Nel racconto di un’Italia a due pesi e due misure, emerge chiaramente la volontà di un paese che, da un lato limita fortemente il “novax” di turno e, dall’altro , tenta in ogni modo di tutelare “i pezzi da novanta” che hanno compartecipato alle azioni criminali di un segmento deviato dello Stato.

Una circostanza paradossale che Antonio Ingroia ha definito come “il tentativo da parte dello Stato di proteggere se stesso”.  Un segmento deviato che ancora oggi opera e controlla attraverso le intimidazioni e, pensando alle azioni nella quale rientrano anche le liste di proscrizione, Ingroia aggiunge: “Se il dissenso esagera e l’opinione pubblica inizia a svegliarsi e ribellarsi al potere, le intimidazioni potrebbero passare alla fase successiva, ovvero, alle maniere forti”.

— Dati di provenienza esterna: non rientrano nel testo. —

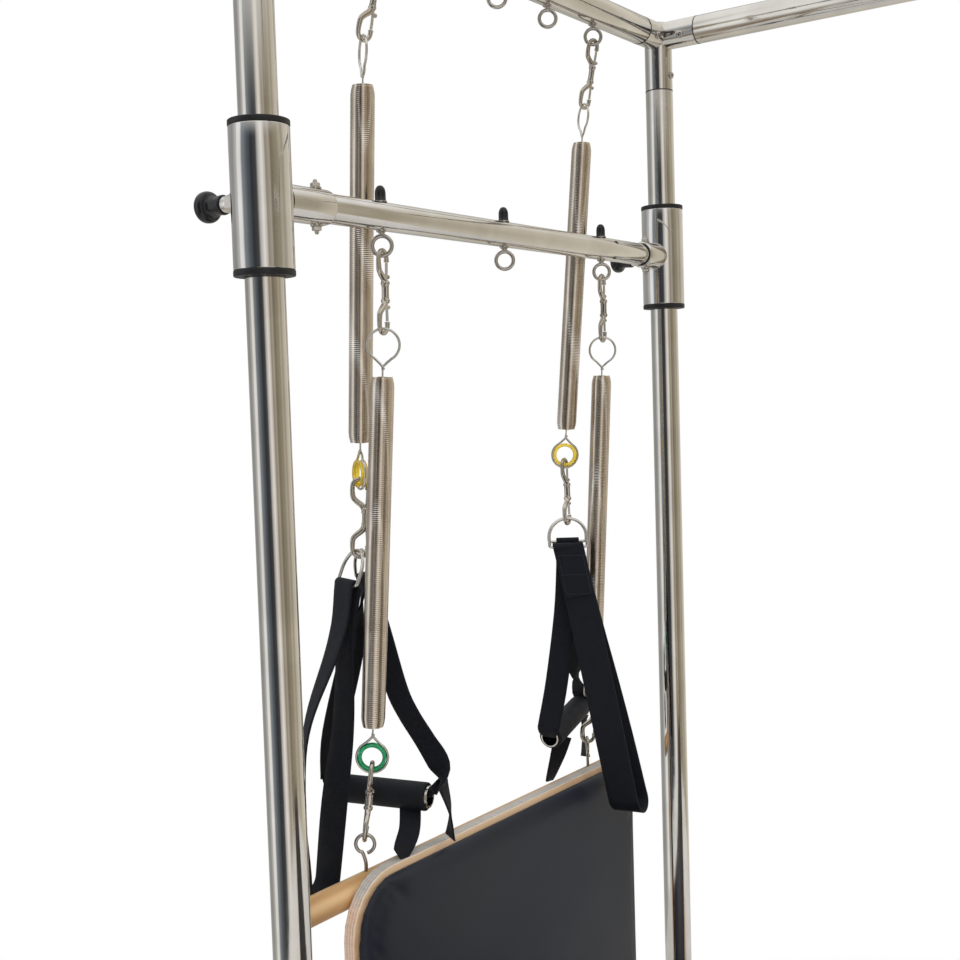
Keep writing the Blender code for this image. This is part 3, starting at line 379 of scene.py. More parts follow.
# The near leg of a handle, and the turns of its two tails from top to foot.
NEAR_LEG = ((0.12, 0.12), (0.36, 0.36), (0.74, 0.70), (0.96, 0.91))
TAIL_TURNS = ((0.0, 62.0), (62.0, 118.0))
HANDS = {
    "left": HandPlan(
        side=-1, top_snap_lean=(14.3, -1.75), spring_lean=(4.6, 1.55), snap_lean=(4.0, 1.4),
        green_leans=((2.4, 1.2), (4.2, -0.58), (6.9, -3.5)), yellow_loop_turn=64.0, green_loop_turn=0.0,
        loop_tilt=22.0, loop_step=(-0.062, -0.030), loop_drop=0.732,
        grip_step=(0.011, 0.038), grip_drop=0.637, ring_turn=30.0, grip_turn=-20.0,
        loop_legs=((0.0, 0.0043, 0.0043, 34, 34), (0.17, 0.0046, 0.0056, 32, 28),
                   (0.48, 0.0150, 0.0265, 42, 14), (0.72, 0.0165, 0.0240, 50, 18),
                   (1.0, 0.0180, 0.0180, 46, 46)),
        far_leg=((0.20, 0.26), (0.38, 0.51), (0.56, 0.63), (0.84, 0.75), (1.08, 0.85), (1.11, 0.95)),
        tails=(((0.0094, -0.0337, -0.011), (-0.0124, -0.0487, -0.034), (-0.0399, -0.0557, -0.0528)),
               ((0.0300, -0.0650, 0.012), (0.0370, -0.0695, -0.022), (0.0393, -0.0665, -0.0525)))),
    "right": HandPlan(
        side=1, top_snap_lean=(12.0, 0.0), spring_lean=(4.0, -2.4), snap_lean=(-4.0, -4.0),
        green_leans=((1.4, 1.3), (4.6, 1.4), (5.2, -2.8)), yellow_loop_turn=0.0, green_loop_turn=76.0,
        loop_tilt=10.0, loop_step=(0.070, -0.053), loop_drop=0.738,
        grip_step=(-0.007, 0.053), grip_drop=0.644, ring_turn=0.0, grip_turn=-24.0,
        loop_legs=((0.0, 0.0043, 0.0043, 0, 0), (0.25, 0.0060, 0.0070, -10, -14),
                   (0.5, 0.0100, 0.0140, -18, -24), (0.75, 0.0150, 0.0180, -22, -28),
                   (1.0, 0.0180, 0.0180, -26, -30)),
        far_leg=NEAR_LEG,
        tails=(((-0.0215, -0.0092, -0.0144), (-0.0270, -0.0020, -0.044), (-0.0340, 0.0070, -0.076)),
               ((0.0587, 0.0045, -0.008), (0.0610, 0.0080, -0.034), (0.0585, 0.0050, -0.064)))),
}
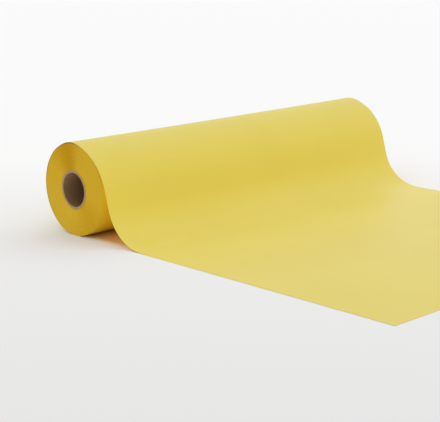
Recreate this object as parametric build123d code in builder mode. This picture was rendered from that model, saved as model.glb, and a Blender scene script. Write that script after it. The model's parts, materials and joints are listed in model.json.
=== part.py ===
"""Roll of self-adhesive sign vinyl, standing on its side with its web paid out along the floor.

Frame, in millimetres: the origin is the centre of the core's bore at mid-width, +Y runs along the bore,
+X points the way the web is paid out and +Z is up. The web leaves the roll over its top, dives in an
S-bend to the floor and lies flat as far as its cut end. The film is outside, the release liner inside.
"""

import os
from math import cos, radians, sin

from build123d import *

os.makedirs("parts", exist_ok=True)

# Web: a laminate of three layers, 24 inches wide.
web_width = 610.0
film_thickness = 0.080
adhesive_thickness = 0.025
liner_thickness = 0.145
web_thickness = film_thickness + adhesive_thickness + liner_thickness

# Core: spirally wound paperboard tube with a 2 inch bore.
bore_radius = 25.4
face_ply_thickness = 0.35
wall_ply_thickness = 0.5
wall_ply_count = 7
core_length = web_width

# Strip of paper tape that holds the start of the web to the core.
tape_thickness = 0.15
tape_width = 24.0
tape_length = 590.0

# Wound web: three packs of turns that stand a little in or out at the ends, then two loose turns.
wound_radius = 68.9
loose_turn_count = 2
inner_pack_share = 0.36
middle_pack_share = 0.70
inner_pack_drift = 0.25
middle_pack_drift = -0.20
outer_pack_drift = 0.10

# Paid-out web: it lies over the roll, clear of it, and rises a little more towards the top.
running_gap = 0.30
top_slack = 0.60
wrap_back_angle = 165.0
lift_angle = 17.4
lift_radius = 82.0
dive_angle = 74.4
landing_radius = 72.0
free_end_x = 606.5
body_gap = 0.30

core_radius = bore_radius + 2 * face_ply_thickness + wall_ply_count * wall_ply_thickness
floor_z = -wound_radius
packed_radius = wound_radius - loose_turn_count * web_thickness
inner_pack_radius = core_radius + inner_pack_share * (packed_radius - core_radius)
middle_pack_radius = core_radius + middle_pack_share * (packed_radius - core_radius)

# The web's outer face over the roll is an arc whose centre stands half the slack above the bore's axis.
wrap_rise = top_slack / 2
wrap_radius = wound_radius + running_gap + wrap_rise + web_thickness
lift_x = (wrap_radius - lift_radius) * sin(radians(lift_angle))
lift_z = wrap_rise + (wrap_radius - lift_radius) * cos(radians(lift_angle))
landing_z = floor_z + web_thickness + landing_radius
drop = lift_z - landing_z + (lift_radius + landing_radius) * cos(radians(dive_angle))
straight_run = drop / sin(radians(dive_angle))
landing_x = (
    lift_x
    + (lift_radius + landing_radius) * sin(radians(dive_angle))
    + straight_run * cos(radians(dive_angle))
)


def finish(part, name):
    """Label a finished piece and write it under its node's name."""
    part.label = name
    export_step(part, f"parts/{name}.step")


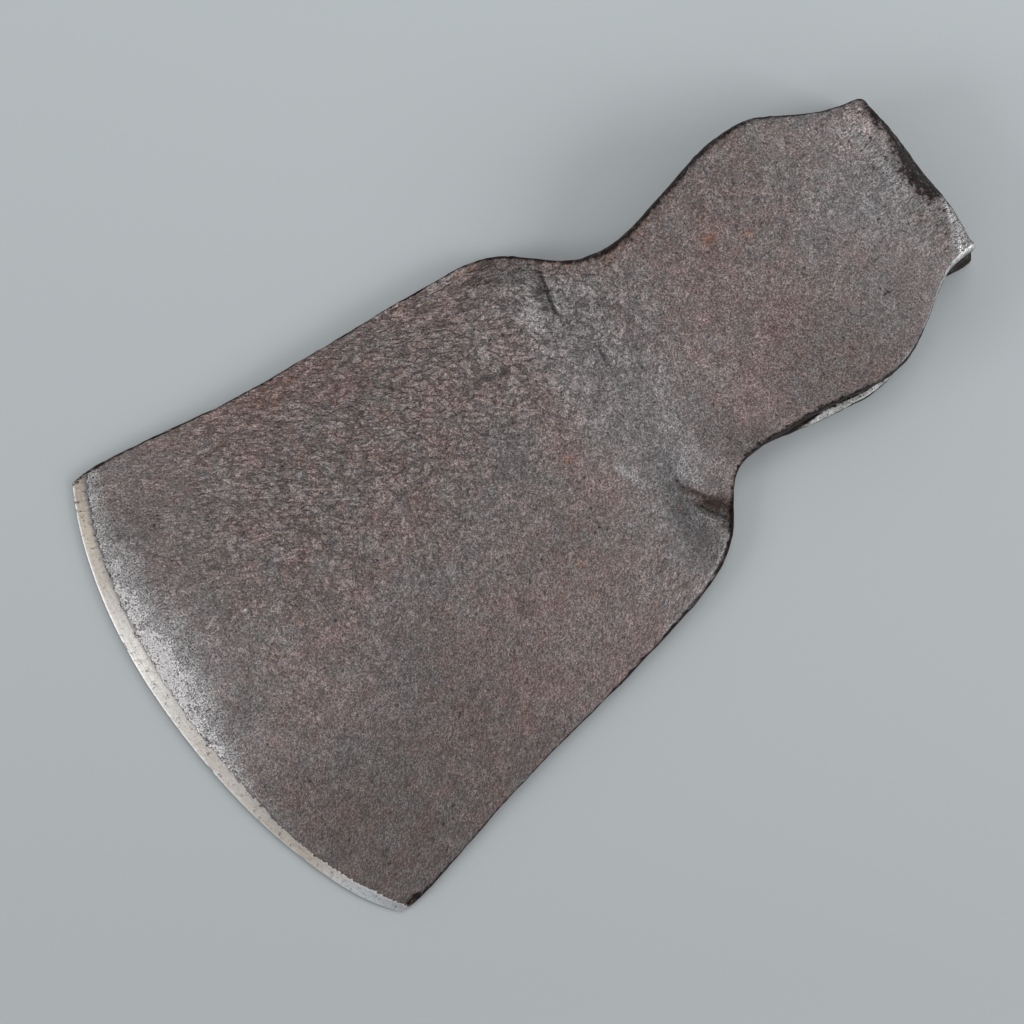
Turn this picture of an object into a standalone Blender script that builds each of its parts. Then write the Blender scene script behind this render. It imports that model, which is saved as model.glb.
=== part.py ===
"""Head of a hand-forged side axe, lying on its flat back.

X runs from the cutting edge towards the poll, Y across the blade and Z up from the flat back.
The design is drawn in millimetres, with stations along X counted from the two corners of the
cutting edge. The finished mesh is in metres, with its origin in the middle of its footprint.
"""

import math

import bmesh
import bpy
from mathutils import Vector

MM = 0.001

# ---- Cutting edge and bevel -------------------------------------------------------------------
EDGE_SAGITTA = 18.8  # how far the middle of the edge stands ahead of its corners
EDGE_LEFT = (2.27, 0.05)  # curve towards each corner: 2 is a plain arc, and the
EDGE_RIGHT = (2.17, 0.15)  # second number is how much of its drop comes at the corner itself
EDGE_CORNER = 12
EDGE_LAND = 0.3  # thickness left at the very edge
EDGE_LIFT = 1.1  # honing has rounded the flat back up by this much at the edge
EDGE_LIFT_REACH = 20.0
EDGE_STRAIGHTENS = 110.0  # station from which the cross-sections are straight
BEVEL_WIDTH = 4.4
BEVEL_RISE = 3.3  # height of the bevel's inner line above the flat back

# ---- Outline: (station, half-width) on the two flanks, joined by smooth curves -----------------
LEFT_FLANK = (
    (0.0, 77.7),  # corner of the cutting edge
    (7.0, 77.8),
    (22.0, 75.0),
    (50.0, 68.9),
    (80.0, 64.7),  # the blade draws in towards its shoulders
    (112.0, 60.8),
    (130.0, 57.7),  # shoulder
    (138.0, 53.6),
    (148.5, 43.4),
    (156.5, 38.6),
    (167.0, 37.3),  # neck
    (184.0, 39.9),
    (199.0, 42.6),  # ear
    (210.0, 42.3),
    (215.5, 40.9),
    (221.0, 37.1),
    (231.0, 31.5),
    (245.3, 27.2),  # corner of the poll
)
RIGHT_FLANK = (
    (0.0, 77.3),
    (7.0, 77.3),
    (22.0, 74.6),
    (50.0, 69.1),
    (80.0, 64.9),
    (112.0, 60.1),
    (128.0, 56.5),
    (138.0, 51.7),
    (143.5, 46.9),
    (148.5, 39.3),
    (154.0, 34.9),
    (160.0, 34.2),
    (173.0, 35.2),
    (187.0, 37.3),
    (200.0, 40.0),
    (210.0, 39.2),
    (224.0, 31.6),
    (233.0, 27.3),
    (245.3, 26.6),
)

# ---- Thickness of the head: (station, height of the top face above the flat back) --------------
THICKNESS = (
    (BEVEL_WIDTH, BEVEL_RISE),
    (24.0, 4.9),
    (60.0, 6.5),
    (100.0, 8.0),
    (130.0, 8.7),
    (141.0, 8.4),  # foot of the slope that climbs to the eye
    (149.0, 10.8),
    (160.0, 17.9),
    (172.0, 24.6),
    (185.0, 28.9),
    (200.0, 31.5),
    (214.0, 32.4),  # thickest, over the widest part of the eye
    (230.0, 31.4),
    (245.3, 28.6),
)
BLADE_CROWN = 0.5  # how much lower the top face is at its sides than in its middle
EYE_CROWN = 1.6
BLADE_ROUND = 1.2  # radius of the worn edge between the top face and the flanks
EYE_ROUND = 3.2
BACK_ROUND = 0.8  # radius of the edge between the flanks and the flat back

# ---- Hammered dents where the neck leaves the blade: centre, half-sizes and depth --------------
DENTS = (
    ((141.0, 38.5), (4.6, 12.0), 2.6),
    ((141.5, -39.0), (4.8, 11.0), 3.0),
)

# ---- Lower cheek, which stands out past the upper one on the right flank -----------------------
LIPS = (  # from station, to station, how far it stands out
    (167.0, 208.0, 2.9),
    (233.5, 256.0, 2.6),
)
LIP_TOP = 4.0
LIP_FOOT = 6.5  # height at which it runs out into the flank

# ---- Poll: end face, bowed outwards, with the top edge beaten over in a crescent ---------------
POLL_STATION = 245.3
POLL_LEAN = (1.7, 1.8)  # how far the left and the right corner sit back from the middle
POLL_BLEND = 30.0
POLL_EDGE = 0.9  # chamfer round the end face
CRESCENT_START, CRESCENT_STOP = 24.5, -10.5  # from the left corner to past the middle
CRESCENT_SKEW = 1.8  # it widens slowly from the corner and ends quickly
CRESCENT_WIDTH = 6.0
CRESCENT_DROP = 8.0

# ---- Eye for the handle: three rounds along its middle line, wrapped by one tight outline ------
CHEEK = 4.8  # thickness of the lower cheek, whose inner side is flat
EYE_ROUNDS = ((179.0, 4.2), (199.0, 9.4), (218.5, 11.0))  # station and radius
EYE_SIDES = 28
EYE_REACH = 60.0  # the cutter runs this far out past both flanks

# ---- Mesh ---------------------------------------------------------------------------------------
COLUMNS = 28  # strips across the top face
ZONES = (  # from station, to station, number of strips along the head
    (0.0, BEVEL_WIDTH, 1),
    (BEVEL_WIDTH, 10.0, 1),
    (10.0, 124.0, 19),
    (124.0, 172.0, 13),
    (172.0, 232.0, 10),
    (232.0, 242.4, 4),
    (242.4, POLL_STATION - POLL_EDGE, 1),
)


def smoothstep(value):
    """0 below 0, 1 above 1, and an S-curve between them."""
    value = min(1.0, max(0.0, value))
    return value * value * (3.0 - 2.0 * value)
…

Una circostanza triste, soprattutto se pensiamo ai luoghi che hanno visto la nascita della cultura occidentale; per questo motivo, Nicolai Lilin, ha sottolineato l’effetto nefasto di una narrazione degradante che rifiuta di vedere i fatti per quelli che sono: “Bisogna considerare degradante il fatto che tutto questo accada nel Paese che, insieme alla Grecia, rappresenta la culla della civiltà occidentale”.

Insomma, la storia d’Italia è costellata da misteri, minacce e ambigue partecipazioni. Una storia che necessita di un riscatto concreto; un atto dovuto che dovrebbe iniziare, come ha precisato Pettinari, con l’apertura dei fascicoli segreti sulle stragi degli anni ‘70 e ’90.

Un dovere capace di consegnare, a trent’anni dalle stragi di mafia, la verità sia ai parenti delle vittime che all’intera cittadinanza. Tutto questo, darebbe nuovamente lustro a verità, giustizia e libertà; tre valori, come ha raccontato Ingroia, che necessitano di essere ripristinati per ridare fiducia ai cittadini.